Improvement techniques in the education sector are a sensitive issue. Depending on the context, different theoretical plans have been chalked out in order to address the necessary problems. More often than not, the plans have just remained on paper – since practicality is a different ball game altogether. Multitudes of development frameworks can be addressed, but it will lead to nothing until and unless situational decisions are made taking into consideration both the macro and micro factors. In order for a successful development project, the most important trait however, is to identify the needs with perfect precision. Needs analysis is required to be done keeping in mind all possible outcomes and with a contingency plan at each level. Only than shall a development project as the one in this paper see the glorious sunlight. The fact that this project was disrupted by natural calamities and political disruption - and it still stood the test of time to emerge as a relatively successful project – points towards the well-designed structure of the program and effective and collaboration between the stake holders. Credits must go to the AKES for implementing the project, AKF for heartily financing with good faith and lastly the Municipality for ensuring the sustainability and continuity of the project. A small issue to ponder about

Interestingly, the context of Mombasa reflects quite a lot of similarities with the different districts in Bangladesh.

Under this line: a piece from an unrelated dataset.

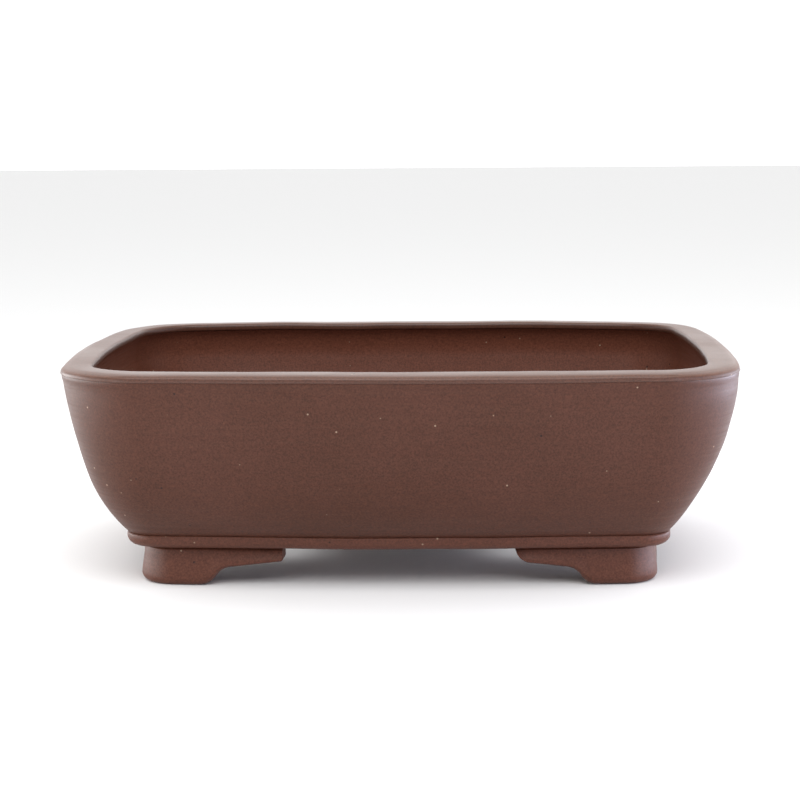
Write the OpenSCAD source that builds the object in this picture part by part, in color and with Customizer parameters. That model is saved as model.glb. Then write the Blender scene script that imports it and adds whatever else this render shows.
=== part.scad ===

High population density, with low income and economic stability and a very poor history of education – hundreds of districts in Bangladesh provide perfect canvas for the MSIP to be replicated, keeping in mind the proximal adjustments. Also the fact that MSIP was implemented in phases – slow and steady, to ensure sustainability and not risk any resistance to change, perfectly suites the Bangladeshi scenario. Such school improvement process can be introduced as pilot-project in different districts to ascertain the validity and then translate the test run into a full fletched program for holistic development of Bangladesh’s education system. Another encouraging fact is that, major stakeholders in MSIP - AKF along with AKES are already involved in the capital city of Dhaka, in one of their well-known school projects – The Aga Khan School. It is imperative for the local government to identify the capability of this organization or any other such NGOs and form a true partnership keeping in mind a set of goal for improving the educational sector for a better future.